[Modeling code records]
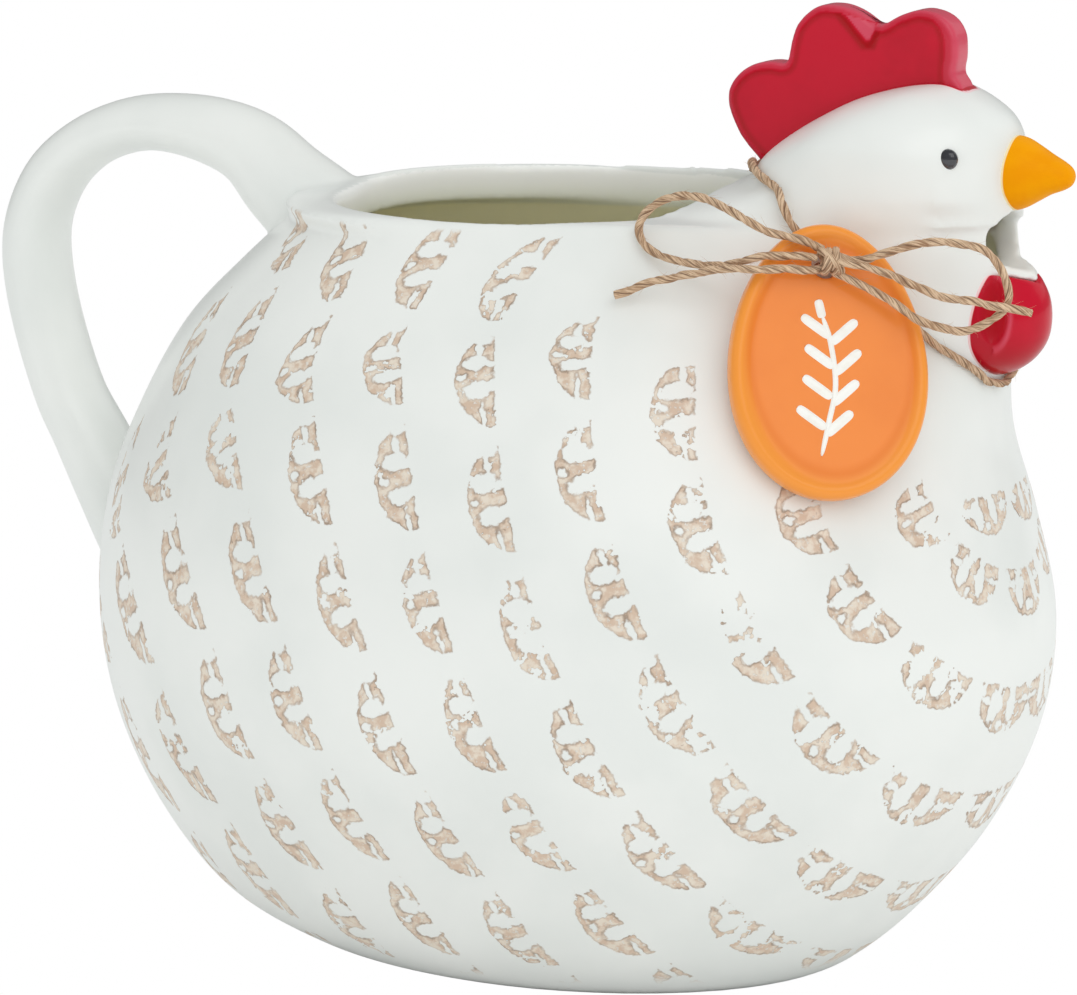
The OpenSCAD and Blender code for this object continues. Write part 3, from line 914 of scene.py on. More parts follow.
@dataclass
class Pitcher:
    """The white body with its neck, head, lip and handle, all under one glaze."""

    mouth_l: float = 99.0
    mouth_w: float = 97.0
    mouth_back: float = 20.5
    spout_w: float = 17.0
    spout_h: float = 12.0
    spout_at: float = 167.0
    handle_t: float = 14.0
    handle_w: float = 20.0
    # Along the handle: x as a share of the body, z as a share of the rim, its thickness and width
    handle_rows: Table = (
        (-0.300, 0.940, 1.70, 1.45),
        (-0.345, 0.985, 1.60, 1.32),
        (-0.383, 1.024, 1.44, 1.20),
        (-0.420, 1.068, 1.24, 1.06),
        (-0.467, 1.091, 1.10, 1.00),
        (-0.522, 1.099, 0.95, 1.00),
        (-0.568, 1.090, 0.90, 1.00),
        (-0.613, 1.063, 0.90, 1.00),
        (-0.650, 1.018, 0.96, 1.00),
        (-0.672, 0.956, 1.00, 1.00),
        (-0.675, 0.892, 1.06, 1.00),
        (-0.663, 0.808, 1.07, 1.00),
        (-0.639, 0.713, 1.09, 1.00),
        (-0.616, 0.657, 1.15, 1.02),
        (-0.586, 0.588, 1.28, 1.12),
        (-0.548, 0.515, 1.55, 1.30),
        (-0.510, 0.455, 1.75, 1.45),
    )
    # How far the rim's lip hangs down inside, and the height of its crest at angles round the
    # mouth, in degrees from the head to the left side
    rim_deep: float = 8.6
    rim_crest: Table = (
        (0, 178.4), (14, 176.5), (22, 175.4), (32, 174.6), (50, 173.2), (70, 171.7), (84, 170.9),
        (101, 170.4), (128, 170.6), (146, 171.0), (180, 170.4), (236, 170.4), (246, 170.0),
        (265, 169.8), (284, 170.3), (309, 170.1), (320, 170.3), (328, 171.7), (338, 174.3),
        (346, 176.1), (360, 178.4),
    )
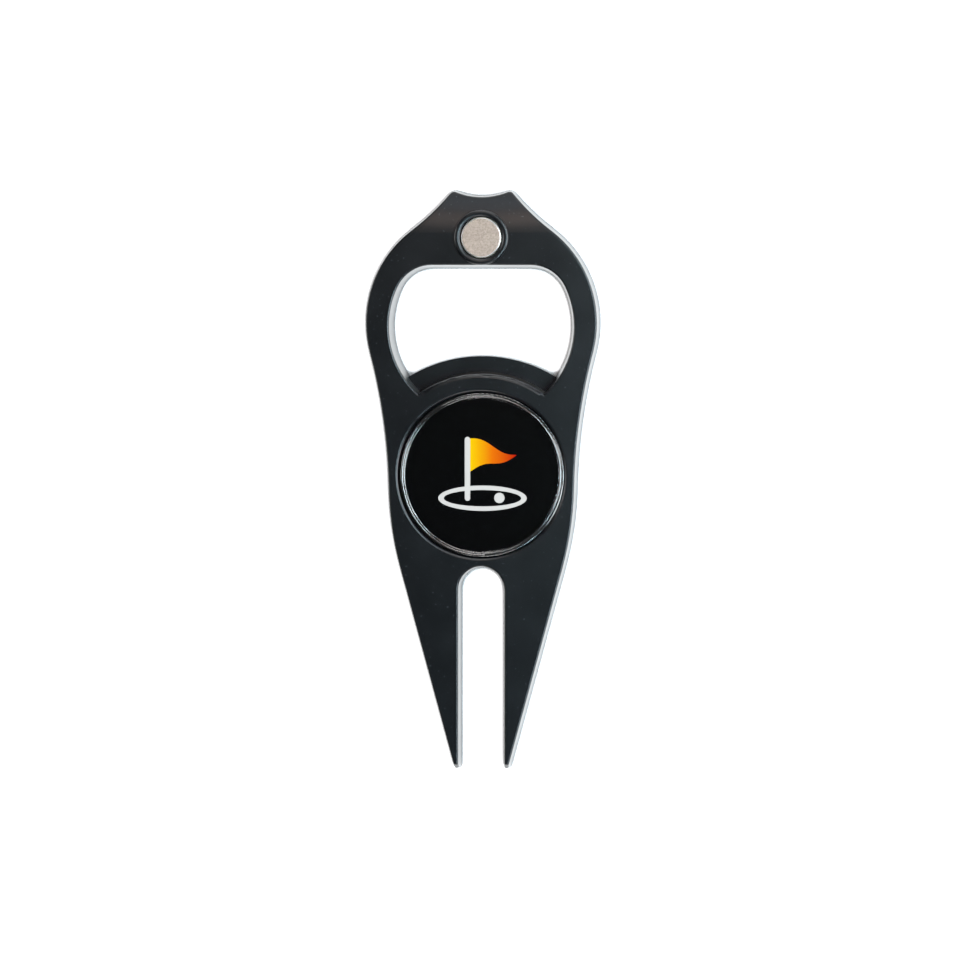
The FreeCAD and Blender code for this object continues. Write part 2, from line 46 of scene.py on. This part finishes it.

**THE PROBLEM:**
Write out each line of the data above again, exactly as given.

**FULL OUTPUT:**
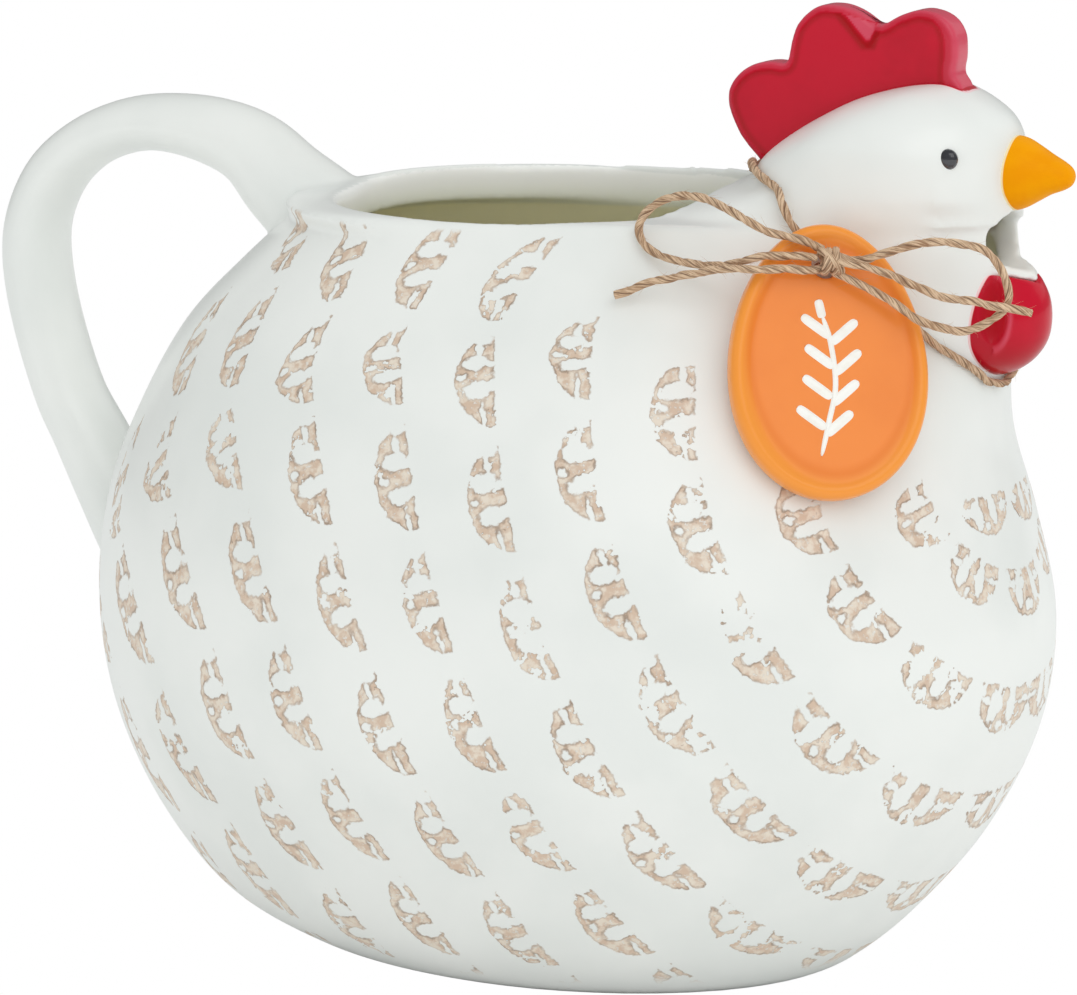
The OpenSCAD and Blender code for this object continues. Write part 3, from line 914 of scene.py on. More parts follow.
@dataclass
class Pitcher:
    """The white body with its neck, head, lip and handle, all under one glaze."""

    mouth_l: float = 99.0
    mouth_w: float = 97.0
    mouth_back: float = 20.5
    spout_w: float = 17.0
    spout_h: float = 12.0
    spout_at: float = 167.0
    handle_t: float = 14.0
    handle_w: float = 20.0
    # Along the handle: x as a share of the body, z as a share of the rim, its thickness and width
    handle_rows: Table = (
        (-0.300, 0.940, 1.70, 1.45),
        (-0.345, 0.985, 1.60, 1.32),
        (-0.383, 1.024, 1.44, 1.20),
        (-0.420, 1.068, 1.24, 1.06),
        (-0.467, 1.091, 1.10, 1.00),
        (-0.522, 1.099, 0.95, 1.00),
        (-0.568, 1.090, 0.90, 1.00),
        (-0.613, 1.063, 0.90, 1.00),
        (-0.650, 1.018, 0.96, 1.00),
        (-0.672, 0.956, 1.00, 1.00),
        (-0.675, 0.892, 1.06, 1.00),
        (-0.663, 0.808, 1.07, 1.00),
        (-0.639, 0.713, 1.09, 1.00),
        (-0.616, 0.657, 1.15, 1.02),
        (-0.586, 0.588, 1.28, 1.12),
        (-0.548, 0.515, 1.55, 1.30),
        (-0.510, 0.455, 1.75, 1.45),
    )
    # How far the rim's lip hangs down inside, and the height of its crest at angles round the
    # mouth, in degrees from the head to the left side
    rim_deep: float = 8.6
    rim_crest: Table = (
        (0, 178.4), (14, 176.5), (22, 175.4), (32, 174.6), (50, 173.2), (70, 171.7), (84, 170.9),
        (101, 170.4), (128, 170.6), (146, 171.0), (180, 170.4), (236, 170.4), (246, 170.0),
        (265, 169.8), (284, 170.3), (309, 170.1), (320, 170.3), (328, 171.7), (338, 174.3),
        (346, 176.1), (360, 178.4),
    )
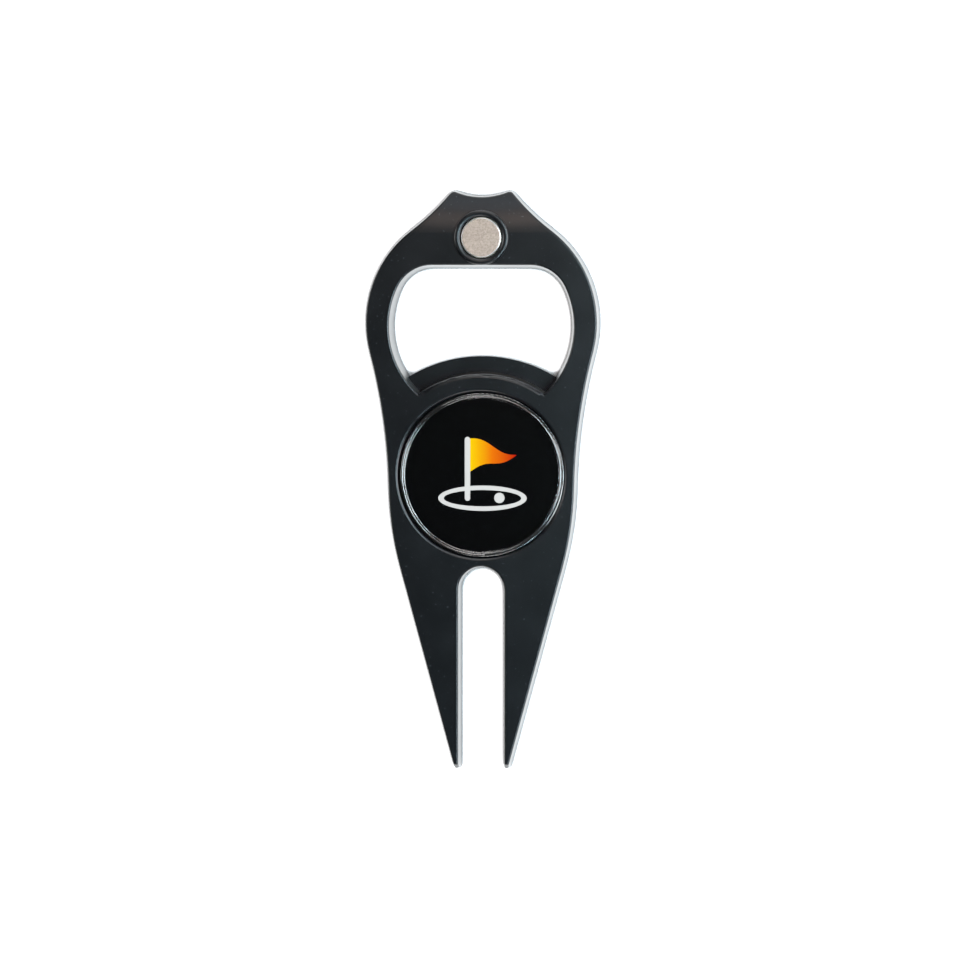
The FreeCAD and Blender code for this object continues. Write part 2, from line 46 of scene.py on. This part finishes it.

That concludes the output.